When a business enters into a sales contract to supply goods or services, it can decide mutually agreed upon terms of payment timelines with the buyer. Once the goods or services are delivered, the AR team of the vendor creates an invoice and records the amount as an account receivable in the company ledger.
If the customer pays the amount within the credit period, the accounting team notes this and that the account is no longer receivable.
In the event that a customer fails to complete the payment according to the credit terms, the accounting team sends a collection notice which may contain the details of late fees that a customer will have to pay.
Example of Accounts Receivable
Company B builds furniture and enters into a contract with a retail store that makes a total purchase of USD 3000 from Company B. Company B sends an invoice of USD 3000 to the retail store and makes a note of it as the accounts receivable in their business ledger.
If the retail store fails to pay within the credit terms of 90 days, Company B will send a collection invoice charging late fees to the retail store.
Why are Accounts Payable and Receivable Important?
Cash flow crunches the closure of 82% of small businesses, according to a US Bank Study.
Accounts payable and accounts receivable are important indicators that help businesses in effectively managing their cash flow.
Managing both enables companies to plan their budget according to upcoming invoices, provides incentives to their customers to accelerate incoming payments, and discover ways to get better terms with their vendors.
They are also vital proofs required to obtain small business loans like the SBA 504 loan.
Proper cash flow management by monitoring accounts receivables and account payables can help businesses to improve their daily working capital.
Tracking accounts receivable and accounts payable will also help businesses make educated decisions and grow their business sustainably.
Accounts Payable vs.

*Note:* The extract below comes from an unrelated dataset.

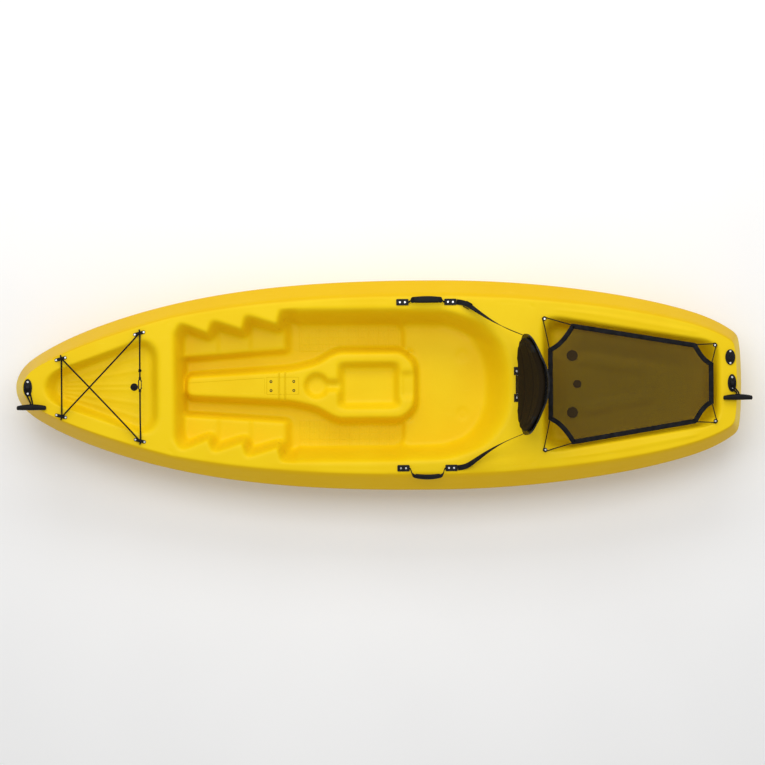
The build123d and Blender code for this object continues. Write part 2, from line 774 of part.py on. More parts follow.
# ---------------------------------------------------------------- scupper plugs and drain
for name, (x, y, r, floor) in scuppers.items():
    with BuildPart() as plug:
        with BuildSketch(Plane.XY.offset(floor)):
            with Locations((x, y)):
                Circle(r + plug_flange)
        extrude(amount=plug_flange_thick)
        fillet(plug.faces().sort_by(Axis.Z)[-1].edges(), 1.2)
        with BuildSketch(Plane.XY.offset(floor)):
            with Locations((x, y)):
                Circle(r - fit)
        extrude(amount=-plug_depth)
        with BuildSketch(Plane.XY.offset(floor + plug_flange_thick)):
            with Locations((x, y)):
                SlotOverall(1.3 * r, 0.45 * r)
        extrude(amount=plug_knob)
    finish(plug.part, name)

with BuildPart() as drain_housing:
    with BuildSketch(drain):
        Ellipse(drain_half_x, drain_half_y)
    extrude(amount=drain_flange)
    with BuildSketch(drain):
        Circle(drain_neck_r)
    extrude(amount=-drain_neck)
    add(drill(lifted(drain, 0, 0, drain_flange), [(0, 0)], drain_bore_r, drain_neck + drain_flange),
        mode=Mode.SUBTRACT)
    add(drill(lifted(drain, 0, 0, drain_flange), drain_spots, screw_shank_r + fit, drain_flange),
        mode=Mode.SUBTRACT)
finish(drain_housing.part, "drain_housing")

with BuildPart() as drain_seal:
    with BuildSketch(lifted(drain, 0, 0, drain_flange)):
        Circle(drain_head_r - 1.0)
        Circle(drain_bore_r, mode=Mode.SUBTRACT)
    extrude(amount=seal_thick)
finish(drain_seal.part, "drain_seal")

with BuildPart() as drain_plug:
    with BuildSketch(lifted(drain, 0, 0, drain_flange + seal_thick)):
        Circle(drain_head_r)
    extrude(amount=drain_head)
    fillet(drain_plug.faces().sort_by(Axis.Z)[-1].edges(), 1.5)
    with BuildSketch(lifted(drain, 0, 0, drain_flange + seal_thick)):
        Circle(drain_bore_r - fit)
    extrude(amount=-drain_neck)
    with BuildSketch(lifted(drain, 0, 0, drain_flange + seal_thick + drain_head)):
        SlotOverall(1.5 * drain_head_r, 0.5 * drain_head_r, rotation=60)
    extrude(amount=drain_grip)
finish(drain_plug.part, "drain_plug")

# ---------------------------------------------------------------- stowage cover over the tank well
hip_x = stern_x - cover_hip_from_stern
cover_rear_x = stern_x - cover_rear_from_stern
binding_z = deck_z + binding_lift


def cover_outline(inset):
    """The cover's outline, with four scooped corners, drawn in by inset."""
    with BuildSketch(Plane.XY.offset(binding_z)) as outline:
        with BuildLine():
            Line((cover_front_x, 0), (cover_front_x, cover_front_half))
            ThreePointArc(
                (cover_front_x, cover_front_half),
                ((cover_front_x + cover_shoulder_x) / 2 + cover_scoop * 0.7,
                 (cover_front_half + cover_shoulder_y) / 2 - cover_scoop * 0.7),
                (cover_shoulder_x, cover_shoulder_y),
            )
            Line((cover_shoulder_x, cover_shoulder_y), (hip_x, cover_hip_y))
            ThreePointArc(
                (hip_x, cover_hip_y),
                ((hip_x + cover_rear_x) / 2 - cover_scoop * 0.7,
                 (cover_hip_y + cover_rear_half) / 2 - cover_scoop * 0.7),
                (cover_rear_x, cover_rear_half),
            )
            Line((cover_rear_x, cover_rear_half), (cover_rear_x, 0))
            mirror(about=Plane.XZ)
        make_face()
        if inset:
            offset(amount=-inset, kind=Kind.INTERSECTION)
    return outline.sketch


with BuildPart() as cover_mesh:
    with BuildSketch(Plane.XY.offset(binding_z + (binding_thick - cover_thick) / 2)):
        add(cover_outline(binding_width))
    extrude(amount=cover_thick)
finish(cover_mesh.part, "cover_mesh")

with BuildPart() as cover_binding:
    with BuildSketch(Plane.XY.offset(binding_z)):
        add(cover_outline(0.0))
        add(cover_outline(binding_width), mode=Mode.SUBTRACT)
    extrude(amount=binding_thick)
finish(cover_binding.part, "cover_binding")

for name, plane in studs.items():
    with BuildPart() as stud:
        with BuildSketch(plane):
            Circle(stud_r)
        extrude(amount=stud_height)
        with BuildSketch(lifted(plane, 0, 0, stud_height - stud_head)):
            Circle(stud_head_r)
        extrude(amount=stud_head)
        add(drill(lifted(plane, 0, 0, stud_height), [(0, 0)], screw_shank_r + fit, stud_height),
            mode=Mode.SUBTRACT)
    finish(stud.part, f"cover_stud_{name}")
    hand = 1 if plane.origin.Y > 0 else -1
    if name.startswith("front"):
        anchors = ((cover_front_x, cover_front_half), (cover_shoulder_x, cover_shoulder_y))
    else:
        anchors = ((hip_x, cover_hip_y), (cover_rear_x, cover_rear_half))
    level = binding_z + binding_thick / 2
    ring_r = stud_r + elastic_r + gap / 2
    middle = Vector(plane.origin.X, plane.origin.Y, level)
    with BuildPart() as elastic:
        with Locations(middle):
            Torus(ring_r, elastic_r)
        for x, y in anchors:
            anchor = Vector(x, hand * y, level)
            way = (anchor - middle).normalized()
            with BuildSketch(Plane(origin=middle + way * ring_r, z_dir=way)):
                Circle(elastic_r)
            extrude(amount=(anchor - middle).length - ring_r + 5.0)
    finish(elastic.part, f"cover_elastic_{name}")


# ---------------------------------------------------------------- seat back
def back_section(station, near, far, half):
    """The seat back's section at one height: an arc in plan, from near to far behind its middle line."""
    share, aft, wrap, _, _ = station
    level = hinge_z + back_foot + share * back_height
    middle = back_x + aft
    with BuildSketch(Plane.XY.offset(level)) as section:
        with BuildLine():
            ThreePointArc((middle + near - wrap, half), (middle + near, 0), (middle + near - wrap, -half))
            Line((middle + near - wrap, -half), (middle + far - wrap, -half))
            ThreePointArc((middle + far - wrap, -half), (middle + far, 0), (middle + far - wrap, half))
            Line((middle + far - wrap, half), (middle + near - wrap, half))
        make_face()
    return section.sketch


with BuildPart() as backrest_shell:
    loft([back_section(station, 0.0, back_thick, station[3]) for station in back_stations])
    with BuildSketch(Plane.XZ.offset(-hinge_tab_half)):
        with Locations((back_x, hinge_z)):
            Circle(hinge_knuckle_r)
        with BuildLine():
            Polyline(
                (back_x - 4.0, hinge_z + 4.0), (back_x + 5.0, hinge_z + back_foot + 6.0),
                (back_x + 12.5, hinge_z + back_foot + 6.0), (back_x + 5.5, hinge_z - 2.0), close=True,
            )
        make_face()
        with Locations((back_x, hinge_z)):
            Circle(hinge_pin_r + fit, mode=Mode.SUBTRACT)
    extrude(amount=2 * hinge_tab_half)
finish(backrest_shell.part, "backrest_shell")

with BuildPart() as backrest_pad:
    loft([back_section(s, -back_pad - pad_gap, -pad_gap, s[4]) for s in back_stations if s[4]])
finish(backrest_pad.part, "backrest_pad")

with BuildPart() as backrest_hinge_base:
    for way in (1, -1):
        with BuildSketch(lifted(hinge_base, 0, way * (hinge_tab_half + hinge_base_half + 1.0) / 2, 0)):
            Rectangle(2 * hinge_base_half_width, hinge_base_half - hinge_tab_half - 1.0)
        extrude(amount=hinge_base_thick)
    with BuildSketch(hinge_base):
        Rectangle(6.0, 2 * hinge_base_half)
    extrude(amount=hinge_base_thick)
    for way in (1, -1):
        start = hinge_tab_half + 1.0 if way > 0 else -hinge_tab_half - 9.0
        with BuildSketch(Plane(origin=(back_x, start, hinge_z), x_dir=(-1, 0, 0), z_dir=(0, 1, 0))):
            Circle(hinge_knuckle_r)
            with Locations((0, -hinge_height / 2)):
                Rectangle(2 * hinge_knuckle_r, hinge_height)
            Circle(hinge_pin_r, mode=Mode.SUBTRACT)
        extrude(amount=8.0)
    add(drill(lifted(hinge_base, 0, 0, hinge_base_thick), hinge_spots, screw_shank_r + fit, hinge_base_thick),
        mode=Mode.SUBTRACT)
finish(backrest_hinge_base.part, "backrest_hinge_base")

with BuildPart() as backrest_hinge_pin:
    with BuildSketch(Plane.XZ.offset(-hinge_tab_half - 10.0)):
        with Locations((back_x, hinge_z)):
            Circle(hinge_pin_r)
    extrude(amount=2 * (hinge_tab_half + 10.0))
finish(backrest_hinge_pin.part, "backrest_hinge_pin")

# ---------------------------------------------------------------- seat straps
strap_start = handle_rear_x + plate_length / 2 + gap
_, mid_aft, mid_wrap, mid_half, _ = back_stations[2]
strap_end = (back_x + mid_aft - mid_wrap - 4.0, mid_half + gap + webbing_thick / 2)
strap_end_z = hinge_z + back_foot + back_stations[2][0] * back_height - deck_z
for side, hand in (("starboard", 1), ("port", -1)):
    route = (
        ((strap_start, handle_y, webbing_thick / 2 + gap, 0.0),) + strap_route
        + ((strap_end[0], strap_end[1], strap_end_z, 90.0),)
    )
    points = [Vector(x, hand * y, deck_z + z) for x, y, z, _ in route]
    bands = []
    for i, (x, y, z, roll) in enumerate(route):
        ahead = points[min(i + 1, len(points) - 1)] - points[max(i - 1, 0)]
        if i == 0:
            ahead = Vector(1, 0, 0)
        level = Vector(-ahead.Y, ahead.X, 0).normalized()
        climb = ahead.normalized().cross(level)
        width = level * cos(radians(roll)) - climb * sin(radians(roll))
        with BuildSketch(Plane(origin=points[i], x_dir=width, z_dir=ahead)) as band:
            Rectangle(webbing_width, webbing_thick)
        bands.append(band.sketch)
    with BuildPart() as strap:
        loft(bands, ruled=True)
    finish(strap.part, f"{side}_seat_strap")
    if side == "starboard":
        run = points[2] - points[1]
        clear = (run * 0.5).normalized()
        level = Vector(-clear.Y, clear.X, 0).normalized()
        tilt = radians((route[1][3] + route[2][3]) / 2)
        across = level * cos(tilt) - clear.cross(level) * sin(tilt)
        seat = Plane(origin=points[1] + run * 0.5, x_dir=across, z_dir=clear.cross(across))
        with BuildPart() as buckle:
            with BuildSketch(seat.offset(-buckle_thick / 2)):
                RectangleRounded(2 * buckle_half_width, 2 * buckle_half, 3.0)
            extrude(amount=buckle_thick)
            with BuildSketch(Plane(origin=seat.origin, x_dir=across, z_dir=seat.y_dir)):
                Rectangle(webbing_width + 1.6, buckle_slot + 1.2)
            extrude(amount=2 * buckle_half, both=True, mode=Mode.SUBTRACT)
        finish(buckle.part, "strap_buckle")
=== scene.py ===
"""Sit-on-top kayak: moulded hull, deck fittings, stowage cover and seat back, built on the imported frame."""

from math import ceil, cos, pi, radians, sin, tan

import bmesh
import bpy
import numpy as np
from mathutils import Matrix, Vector


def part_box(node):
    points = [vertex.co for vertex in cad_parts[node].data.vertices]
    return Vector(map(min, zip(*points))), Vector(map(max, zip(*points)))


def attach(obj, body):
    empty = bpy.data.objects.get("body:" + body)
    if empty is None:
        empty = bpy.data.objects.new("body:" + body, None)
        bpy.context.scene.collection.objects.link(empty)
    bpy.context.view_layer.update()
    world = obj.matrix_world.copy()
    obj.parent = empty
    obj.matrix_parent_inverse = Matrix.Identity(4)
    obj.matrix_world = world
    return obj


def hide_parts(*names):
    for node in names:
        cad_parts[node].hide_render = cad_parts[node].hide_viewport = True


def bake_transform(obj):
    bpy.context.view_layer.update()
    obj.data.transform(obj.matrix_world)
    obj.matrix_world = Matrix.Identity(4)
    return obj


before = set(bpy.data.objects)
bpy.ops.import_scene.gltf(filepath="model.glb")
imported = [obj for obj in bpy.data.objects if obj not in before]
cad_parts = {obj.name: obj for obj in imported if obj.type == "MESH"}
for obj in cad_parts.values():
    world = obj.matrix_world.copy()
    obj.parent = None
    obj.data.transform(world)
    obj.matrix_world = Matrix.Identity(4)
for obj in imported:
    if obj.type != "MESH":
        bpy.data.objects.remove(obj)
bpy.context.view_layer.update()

bl_info = {
    "name": "Sit-on-top kayak",
    "version": (1, 0, 0),
    "blender": (4, 5, 0),
    "location": "View3D > Sidebar > Kayak",
    "description": "Builds a sit-on-top kayak with its deck fittings, stowage cover and seat back",
    "category": "Object",
}

# Shapes below are worked out in millimetres and become metres in make_mesh.
MM = 0.001


def node_box(name):
    """Lowest and highest corner of a fixed part, in millimetres."""
    low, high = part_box(name)
    return np.array(low) / MM, np.array(high) / MM


HULL_LOW, HULL_HIGH = node_box("hull")
BOW, STERN = HULL_LOW[0], HULL_HIGH[0]
HALF_BEAM = HULL_HIGH[1]
DECK = node_box("starboard_handle_plate_front")[0][2]
RIDGE = node_box("accessory_inserts")[1][2] - 0.8
TANK_FLOOR = node_box("tank_scupper_plug_middle")[1][2] - 10.0
BEAM_Z = DECK - 75.0
BOW_RISE = tan(radians(5.0))
FORE_DECK = BOW + 590.0
PAST = -400.0  # where a half outline closes, past the middle line
PATCH_SPOT = (0.566, 0.130)  # where the seat back's grip patches lie, in metres
PATCH_HALF = (0.008, 0.013)
GATHERED_WIDTH = 7.0  # webbing where it is gathered by its plates
GATHERED_TO, SPREAD_OVER = 25.0, 12.0  # how far up a handle that lasts, and how soon it is full width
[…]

Accounts Receivable: Key Differences
Every invoice is payable to one party and receivable to the other party. Both AP and AR are recorded in the company ledger; AP is recorded as a liability, while AR is recorded as an asset.
An understanding of both receivables and payables is required to know about the financial health of the company.
FAQs
Can AP and AR be done by the same person? AP and AR can be done by the same person, but they are usually different departments that manage accounts receivable and accounts payable. They are done by different people to remove the risk of mismanaging accounts.
Is accounts receivable a debit or credit? Accounts receivable is a current asset on a company’s balance sheet. According to accounting rules, debit means assets, and credit means liabilities. So, accounts receivable is a debit.
Is accounts payable a debt? Yes, accounts payable is a short-term debt that a company owes to its suppliers or creditors.
What is accounts payable also known as? Accounts payable is also called bills payable and is usually one of the largest current liability accounts in a company.
What are short term notes payable? Short term notes payable are obligations made in writing to pay a specified amount plus interest within a year. Notes payable differs from accounts payable in that accounts payable are short-term liabilities covering daily expenses while notes payable can be both long-term and short-term and are used for substantial purchases.
Do I send an invoice to accounts payable or receivable? If a company is issuing an invoice, its finance team will note the payment in accounts receivable. If the company is a buyer in the transaction and paying for the invoice, then its finance team will note the payment in accounts payable.
What are examples of accounts payable? Accounts payable examples can include expenses involved in purchase of raw materials, fuel, leasing equipment, licensing, transportation and logistics, and any other business expense.
What are examples of accounts receivable? Accounts receivable examples include sale of goods, delivery of services, money lent, and deferred revenue.